## Begin Information shown
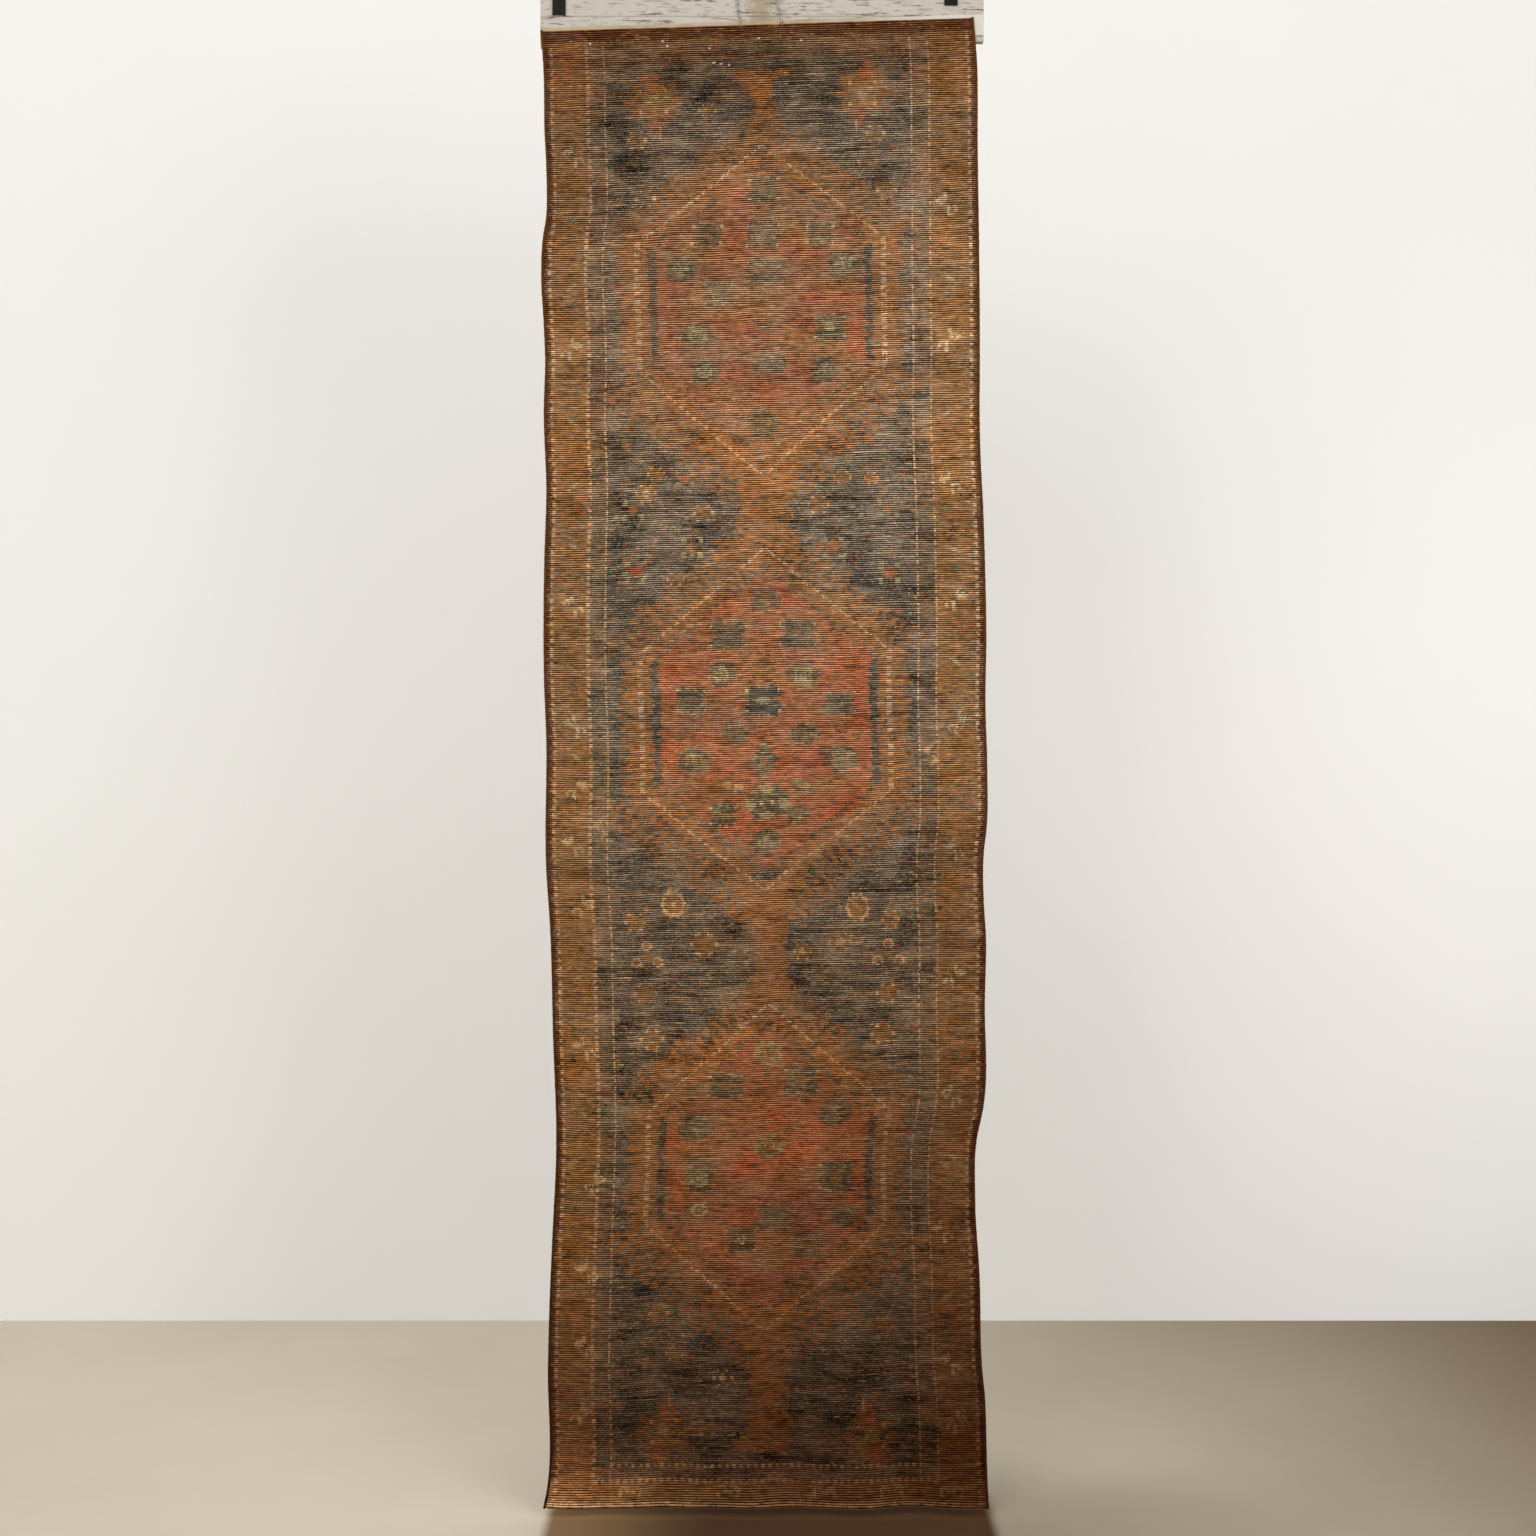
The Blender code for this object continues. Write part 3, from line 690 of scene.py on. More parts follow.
def paint_medallion(chart, medallion, uneven):
    """The camel band with its teeth, the madder ground and the dark columns at its sides."""
    out, along, upright = band_distance(chart, medallion)
    phase = np.mod((along + 0.15 * uneven) / TOOTH_PITCH_CM, 1)
    upper = chart.row < (medallion.apex + medallion.foot) / 2
    reach = np.where(upper, TOOTH_REACH_CM[0], TOOTH_REACH_CM[1])
    reach = np.where(upright, SIDE_TOOTH_REACH_CM, reach) + 0.7 * uneven
    shade = np.where(upper, TOOTH_SHADE_CM[0], TOOTH_SHADE_CM[1])
    shade = np.where(upright, SIDE_TOOTH_REACH_CM - 0.8, shade) + 0.9 * uneven
    chart.paint((out < shade) & (out > 0) & upright, BROWN)
    band = np.where(upright, BAND_OUT_CM, SLANT_BAND_OUT_CM)
    chart.paint((out < reach) & (out > band - 0.4) & (phase < 0.54), ORANGE)
    chart.paint((out < band + 0.3 * uneven) & (out > -BAND_IN_CM), ORANGE)
    gap = ~upright & (out > band) & (out < 4.5) & (phase >= 0.54)
    chart.paint(gap, BROWN)
    chart.paint((out < -BAND_IN_CM + 0.25 * uneven), MADDER)
    column = upright & (np.abs(out + COLUMN_IN_CM + 0.3) < COLUMN_WIDE_CM / 2)
    chart.paint(column & (chart.row > medallion.shoulder) & (chart.row < medallion.waist), TEAL)
    slant_line = ~upright & (np.abs(out + COLUMN_IN_CM) < 0.5) & (np.mod(along / 2.4, 1) < 0.6)
    chart.paint(slant_line & (out < 0), OLIVE)


def paint_ivory_line(chart, medallion):
    out, along, upright = band_distance(chart, medallion)
    half = np.where(upright, 0.46, 0.32)
    share = np.where(upright, 0.58, 0.70)
    dashes = (np.abs(out) < half) & (np.mod(along / DASH_PITCH_CM, 1) < share)
    chart.paint(dashes, SAND)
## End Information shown
Set down the listing above in full, please, exactly as it appears.

Task output
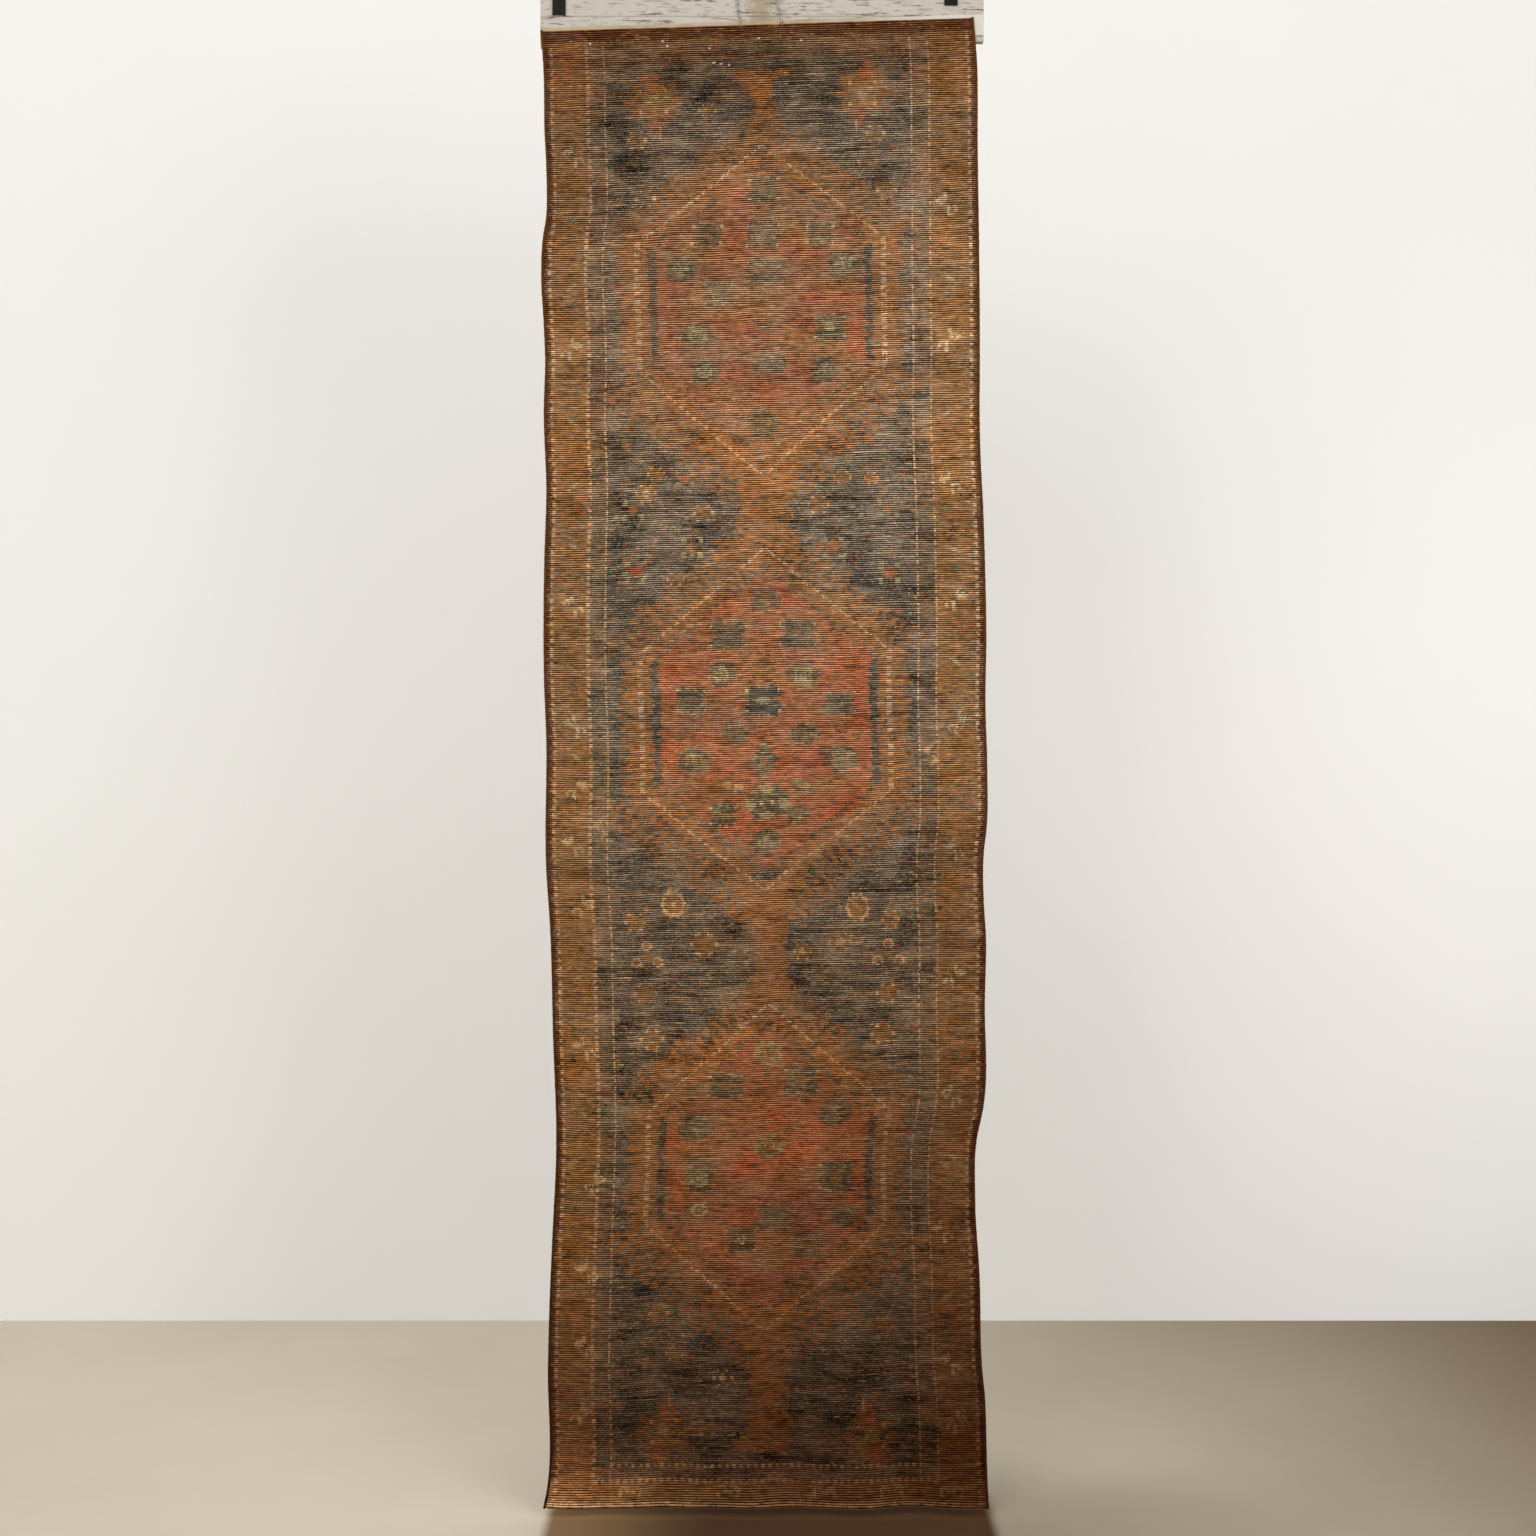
The Blender code for this object continues. Write part 3, from line 690 of scene.py on. More parts follow.
def paint_medallion(chart, medallion, uneven):
    """The camel band with its teeth, the madder ground and the dark columns at its sides."""
    out, along, upright = band_distance(chart, medallion)
    phase = np.mod((along + 0.15 * uneven) / TOOTH_PITCH_CM, 1)
    upper = chart.row < (medallion.apex + medallion.foot) / 2
    reach = np.where(upper, TOOTH_REACH_CM[0], TOOTH_REACH_CM[1])
    reach = np.where(upright, SIDE_TOOTH_REACH_CM, reach) + 0.7 * uneven
    shade = np.where(upper, TOOTH_SHADE_CM[0], TOOTH_SHADE_CM[1])
    shade = np.where(upright, SIDE_TOOTH_REACH_CM - 0.8, shade) + 0.9 * uneven
    chart.paint((out < shade) & (out > 0) & upright, BROWN)
    band = np.where(upright, BAND_OUT_CM, SLANT_BAND_OUT_CM)
    chart.paint((out < reach) & (out > band - 0.4) & (phase < 0.54), ORANGE)
    chart.paint((out < band + 0.3 * uneven) & (out > -BAND_IN_CM), ORANGE)
    gap = ~upright & (out > band) & (out < 4.5) & (phase >= 0.54)
    chart.paint(gap, BROWN)
    chart.paint((out < -BAND_IN_CM + 0.25 * uneven), MADDER)
    column = upright & (np.abs(out + COLUMN_IN_CM + 0.3) < COLUMN_WIDE_CM / 2)
    chart.paint(column & (chart.row > medallion.shoulder) & (chart.row < medallion.waist), TEAL)
    slant_line = ~upright & (np.abs(out + COLUMN_IN_CM) < 0.5) & (np.mod(along / 2.4, 1) < 0.6)
    chart.paint(slant_line & (out < 0), OLIVE)


def paint_ivory_line(chart, medallion):
    out, along, upright = band_distance(chart, medallion)
    half = np.where(upright, 0.46, 0.32)
    share = np.where(upright, 0.58, 0.70)
    dashes = (np.abs(out) < half) & (np.mod(along / DASH_PITCH_CM, 1) < share)
    chart.paint(dashes, SAND)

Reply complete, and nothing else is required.